Squats-your feet should be shoulder width apart, with your weight evenly distributed front to back. Lower your buttocks until your knees are bent to approximately a 60-degree angle. Keep your back straight. Your knees should be aligned over your first and second toes. If your knees hurt, limit the depth of your squat. (PILLOW)To add a balance component, try performing squats while standing on a pillow. Progress to performing squats with your boots on, and eventually to boots on, and standing on a pillow.
Lunge around the clock-Imagine you are standing in the middle of a clock. Place one foot 1.5 to 2 feet forward toward twelve o’clock. Allow your front knee to bend until your back knee touches the floor. While keeping your front knee aligned over your first and second toes, try to maintain your balance on your front foot without too much wobble. Repeat around the clock face. Work up to lunging around the clock 3-6 times. To incorporate balance training, perform this exercise with your ski boots on.
Standing hamstring curls-Stand on one foot with your knee slightly bent. Maintain your balance while you bring your heel up toward your buttock. Be sure to keep your thighs both in a vertical position. This exercise can be performed with an ankle weight or with your ski boot on to provide resistance. For a challenge and to incorporate balance, stand on a pillow with your ski boots on and perform the exercise. Repeat the exercise on both legs.
Shoulders and arms
Tricep chair dips-Place two chairs acing away from each other. Start by balancing on your toes while holding the backs of the chairs. Keep your body in a semi-upright position. Lower yourself between the chairs as far as you can or until your chest is level with your hands. You can assist the weight encountered by your arms with your legs until you get stronger.
(Focus here is more on lower abs to meet ski specific demands.)Lie on your back on a firm surface, knees bent with your feet flat on the floor. Place your fingers on the upper bony prominences of your pelvis (boney prominence toward the front of your body where you would place your hands on your hips) to monitor movement. Your goal is to use your abdominal muscles while simultaneously not allowing your pelvis or back to move.
Tighten or tense your abdominal muscles while stabilizing your pelvis and back. (Tip: if you are having difficulty tightening your abdominal muscles trying “hissing” out loud – the muscles you recruit to ‘hiss” are the same muscles that should be tight while performing these lower abdominal exercises). Hold for 5-10 sec then relax, repeat 15 times. Progress to lifting one leg at a time (keeping pelvis and back absolutely still).
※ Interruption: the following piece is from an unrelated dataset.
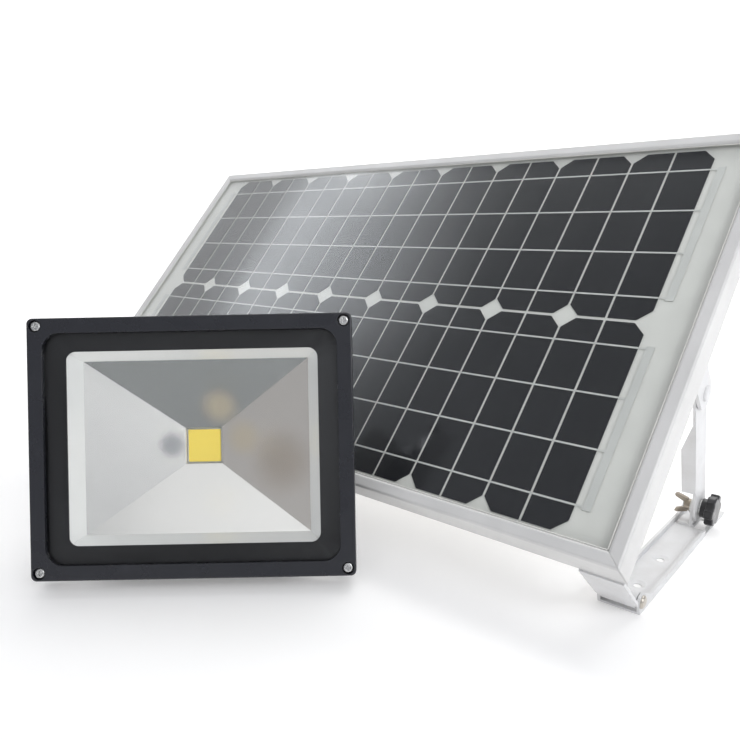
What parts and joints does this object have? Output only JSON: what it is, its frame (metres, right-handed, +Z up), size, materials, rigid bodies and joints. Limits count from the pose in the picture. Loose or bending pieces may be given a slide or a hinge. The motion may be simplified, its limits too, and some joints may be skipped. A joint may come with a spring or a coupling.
{
  "type": "solar flood light",
  "caption": "Solar flood light kit: a flat LED flood light head tilting on a yoke, and a framed solar panel hinged on folding steel brackets with star-knob struts.",
  "frame": {"origin": "on the floor, at the centre of the rectangle of four fixing holes in the two base channels", "axes": "+X along the width of the panel to its right side seen from the front, +Y backwards from the hinge pins to the rear ends of the channels, +Z up"},
  "size_m": [0.6288, 0.4437, 0.3005],
  "materials": {
    "zinc_steel": "white powder coat, satin",
    "pin_steel": "zinc plated, polished head",
    "frame_aluminium": "clear anodised, fine brushed",
    "cell_silicon": "dark blue-black silicon",
    "ribbon": "tinned copper, matt",
    "solar_glass": "low-iron textured glass",
    "backsheet": "white film",
    "black_plastic": "fine-grained moulded",
    "knob_plastic": "semi-gloss black moulding",
    "bright_steel": "bright zinc plate",
    "nickel_nut": "cast, nickel plated",
    "black_paint": "gloss black powder coat",
    "lamp_glass": "clear toughened glass",
    "mask_print": "dark ceramic print",
    "seal_rubber": "silicone rubber",
    "reflector_metal": "matt anodised",
    "led_phosphor": "yellow phosphor gel",
    "board_alu": "satin",
    "pad_grey": "soft silicone pad",
    "battery_sleeve": "blue shrink sleeve",
    "nickel_strip": "nickel strip",
    "circuit_green": "solder mask",
    "switch_rubber": "matt rubber cap"
  },
  "bodies": {
    "stand": {"base_channel_right": "zinc_steel", "base_channel_left": "zinc_steel", "strut_lug_right": "zinc_steel", "strut_lug_left": "zinc_steel", "hinge_pins": "pin_steel"},
    "panel": {"frame_rail_top": "frame_aluminium", "frame_rail_bottom": "frame_aluminium", "frame_rail_left": "frame_aluminium", "frame_rail_right": "frame_aluminium", "corner_keys": "frame_aluminium", "panel_glass": "solar_glass", "solar_cells": "cell_silicon", "cell_ribbons": "ribbon", "end_ribbons": "ribbon", "backsheet": "backsheet", "junction_box": "black_plastic", "junction_box_lid": "black_plastic", "junction_box_gland": "black_plastic", "bypass_diodes": "black_plastic", "top_bracket_right": "zinc_steel", "top_bracket_left": "zinc_steel", "bracket_screws": "bright_steel", "bracket_nuts": "bright_steel", "strut_pivot_pins": "zinc_steel"},
    "strut_right": {"strut_right": "zinc_steel"},
    "strut_left": {"strut_left": "zinc_steel"},
    "knob_right": {"knob_right": "knob_plastic", "knob_stud_right": "bright_steel", "knob_washer_right": "bright_steel"},
    "knob_left": {"knob_left": "knob_plastic", "knob_stud_left": "bright_steel", "knob_washer_left": "bright_steel"},
    "wing_nut_right": {"wing_nut_right": "nickel_nut", "wing_nut_washer_right": "bright_steel"},
    "wing_nut_left": {"wing_nut_left": "nickel_nut", "wing_nut_washer_left": "bright_steel"},
    "yoke": {"yoke_bracket": "black_paint"},
    "lamp_head": {"front_bezel": "black_paint", "front_glass": "lamp_glass", "glass_mask": "mask_print", "glass_gasket": "seal_rubber", "reflector": "reflector_metal", "led_chip": "led_phosphor", "led_board": "board_alu", "led_board_screws": "bright_steel", "thermal_pad": "pad_grey", "lamp_housing": "black_paint", "rear_cover": "black_paint", "rear_gasket": "seal_rubber", "rear_cover_screws": "bright_steel", "battery_cells": "battery_sleeve", "battery_straps": "nickel_strip", "controller_board": "circuit_green", "switch_collar": "bright_steel", "switch_block": "black_plastic", "cable_gland": "black_plastic", "bezel_screws": "bright_steel", "yoke_bolts": "bright_steel", "yoke_washers": "bright_steel"},
    "button": {"switch_button": "switch_rubber"}
  },
  "joints": [
    {"name": "panel_tilt", "type": "hinge", "parent": "stand", "child": "panel", "pos_m": [0, -0.055, 0.009], "axis": [1, 0, 0], "range_deg": [-35, 0]},
    {"name": "strut_fold_right", "type": "hinge", "parent": "panel", "child": "strut_right", "pos_m": [0.301, 0.058, 0.122], "axis": [1, 0, 0], "range_deg": [0, 103.92]},
    {"name": "strut_fold_left", "type": "hinge", "parent": "panel", "child": "strut_left", "pos_m": [-0.301, 0.058, 0.122], "axis": [1, 0, 0], "range_deg": [0, 103.92]},
    {"name": "knob_turn_right", "type": "hinge", "parent": "strut_right", "child": "knob_right", "pos_m": [0.309, 0.1, 0.017], "axis": [1, 0, 0], "continuous": true},
    {"name": "wing_nut_turn_right", "type": "hinge", "parent": "strut_right", "child": "wing_nut_right", "pos_m": [0.292, 0.1, 0.017], "axis": [1, 0, 0], "continuous": true},
    {"name": "knob_turn_left", "type": "hinge", "parent": "strut_left", "child": "knob_left", "pos_m": [-0.309, 0.1, 0.017], "axis": [-1, 0, 0], "continuous": true},
    {"name": "wing_nut_turn_left", "type": "hinge", "parent": "strut_left", "child": "wing_nut_left", "pos_m": [-0.292, 0.1, 0.017], "axis": [-1, 0, 0], "continuous": true},
    {"name": "lamp_lift", "type": "slide", "parent": "stand", "child": "yoke", "axis": [0, 0, 1], "range_m": [0, 0.25]},
    {"name": "head_tilt", "type": "hinge", "parent": "yoke", "child": "lamp_head", "pos_m": [0.02821, -0.18106, 0.08471], "axis": [-0.7513, -0.66, 0], "range_deg": [-8, 34]},
    {"name": "switch_press", "type": "slide", "parent": "lamp_head", "child": "button", "axis": [0.6291, -0.7161, 0.3024], "range_m": [0, 0.0015], "stiffness_N_per_m": 2000}
  ],
  "couplings": [
    {"joint": "strut_fold_right", "follows": "panel_tilt", "ratio": -2.955},
    {"joint": "strut_fold_left", "follows": "panel_tilt", "ratio": -2.955}
  ]
}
Work up to performing 3 sets 15 reps of these before moving to the next level. Next challenge is to lift one leg up, straighten it all the way out straight (holding it approx 3-4 inches off the ground) hold for 3-5 seconds then slowly return it to your starting position. Repeat opposite leg. Work up to 3 sets 15 reps (lifting each leg once counts as one). If you are unable to stabilize your pelvis and/or low back stop the exercise and rest for at least one minute before continuing.
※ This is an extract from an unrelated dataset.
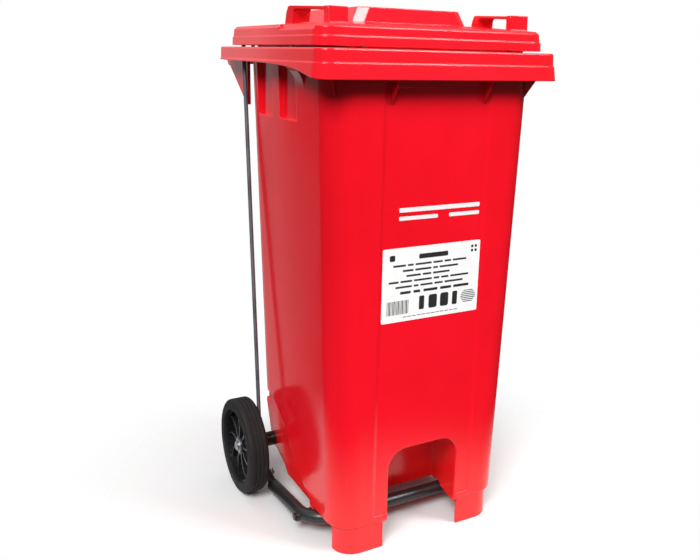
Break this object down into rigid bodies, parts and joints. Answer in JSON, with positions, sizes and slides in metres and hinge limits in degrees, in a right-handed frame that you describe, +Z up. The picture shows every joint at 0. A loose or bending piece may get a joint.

Need more of a challenge…. try to rapidly alternate lifting one leg at a time, put it put straight hold for 5 sec and repeat with the opposite leg. Be sure not to compromise your pelvis or back stability.
More Advanced Abdominal Exercise- (BOTH LEGS IN AIR, STRAIGHT) Stabilize back and pelvis by tightening your abdominal muscles, lift both legs simultaneously off the floor. Hold for 3-5 seconds and then slowly lower. You must maintain the stability of your back and pelvis through the entire exercise! For the super heroes- perform exercise as above but straighten both legs out as far as you can without losing stability of your pelvis and back. Hold for 3-5 seconds and slowly and controlled return to staring position. (CAUTION: Do not try this exercise if you have and /or have had a recent back injury)
Flexibility and Stretch (Focus on legs)
Calves: Use a chair. Place your feet shoulder width apart. Bend your front knee slightly and your back knee moderately, lean forward until you feel a stretching on the lower aspect of your back leg. This stretch should be felt just above the heel cord vs. the back of your calf. This position better mimics your ski boot position.
Quadricep Stretch: Stand on one leg with you knee slightly bent. Using your hand to grasp your foot, pull the heel of your other leg toward your buttock until you feel a stretch in front of your thigh. Keep your hip in a neutral position and do not arch your back. Hold the stretch for 30 seconds and repeat 3-5 times each leg. For an added balance bonus, do not hold on to anything while performing the stretch and maintain balance on the leg you are standing on.
Hamstring Stretch: Sit on floor with one leg out straight and the other leg bent with bottom of foot touching inner thigh of straight leg. Keeping your back straight lean forward from your hip until you feel a stretch in the back of your thigh. Hold 30 seconds repeat 3-5 times each leg.
Hip Rotators: (Very important muscles for skiing) Stand on Left leg with knee moderately bent, hold onto something to assist you with your balance. Place your Right ankle on top of your Left knee. Gently squat until feel a stretch in your right buttock. Hold 15-30 seconds repeat 3-5 times each leg. For added bonus try performing stretch without holding on for balance.
There you have it: an accelerated ski fitness program that combines all the necessary components to get you ready for the slopes in the shortest amount of time. Remember even accelerated programs require time and commitment! Time is short and ski season is right around the corner.
Take the Challenge, get the most out of your lift ticket with improved performance, less muscle fatigue and top-to-bottom skiing!